Newton did not have the rigorous concept of limit as in $\epsilon/N$ and $\epsilon/\delta$ formulas. Instead, he had a vague idea of limit in terms of motion and used the notion of infinitesimal to calculate derivatives and integrals. For example, calculating the derivative of $y=x^2$ is like $$ \dot{y}=\frac{\Delta y}{\Delta x}=\frac{(x+\Delta x)^2-x^2}{\Delta x}=2x+\Delta x=2x $$ (Newton used $\dot{x}$ for derivative and later Leibniz improved to $\frac{dy}{dx}$). In the last step, $\Delta x=0$, but in $\frac{\Delta y}{\Delta x}$, $\Delta x$ can not be $0$ for $\frac0{0}$ makes no sense. This means that $\Delta x$ (infinitesimal) sometimes is zero and sometimes is not, a fact that Newton could not explain. Nor did Leibniz know the solution. However, this defect of infinitesimal has been largely ignored because the powerful method of Calculus has solved so many and important problems that mankind has even never dreamed of before.

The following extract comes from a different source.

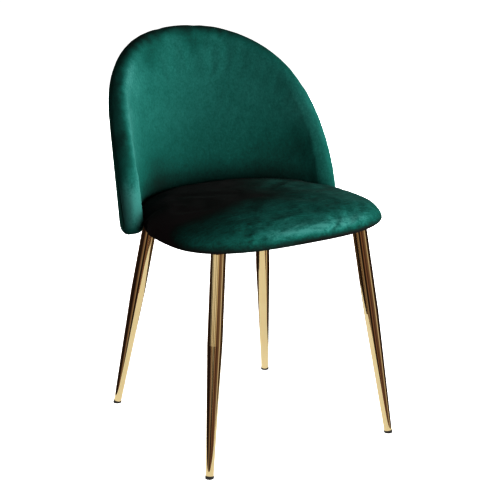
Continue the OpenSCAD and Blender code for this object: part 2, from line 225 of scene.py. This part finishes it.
def gold():
    m, nt, b = nodes_of("gold_plated_steel")
    co = nt.nodes.new("ShaderNodeTexCoord").outputs["Object"]
    tint = noise(nt, co, 9, 3, 0.55)
    nt.links.new(ramp(nt, tint, [(0.35, (0.78, 0.65, 0.395)), (0.65, (0.83, 0.71, 0.46))]),
                 b.inputs["Base Color"])
    b.inputs["Metallic"].default_value = 1.0
    fine = noise(nt, stretched(nt, (900, 900, 30)), 1, 2, 0.5)
    nt.links.new(ramp(nt, fine, [(0.3, (0.045, 0.045, 0.045)), (0.7, (0.085, 0.085, 0.085))]),
                 b.inputs["Roughness"])
    drawn = noise(nt, stretched(nt, (160, 160, 14)), 1, 2, 0.5)
    nt.links.new(bump(nt, drawn, 0.05, 0.0003), b.inputs["Normal"])
    return m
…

The rigorous explanation of infinitesimal through the notion of limit (in forms of $\epsilon/N$ and $\epsilon/\delta$ formulas), however, was not completed until two hundred years after Newton, through the work of Cauchy and Weierstrass in the 19th century. So it is an overstatement to say that Newton knew the exact notion of limit and the rigorous treatment of infinitesimal. However, Newton must be credited for his invention of Calculus through infinitesimal. Likewise, it is again an overstatement to say that someones like Cavalieri or even Archimedes had invented Calculus before Newton.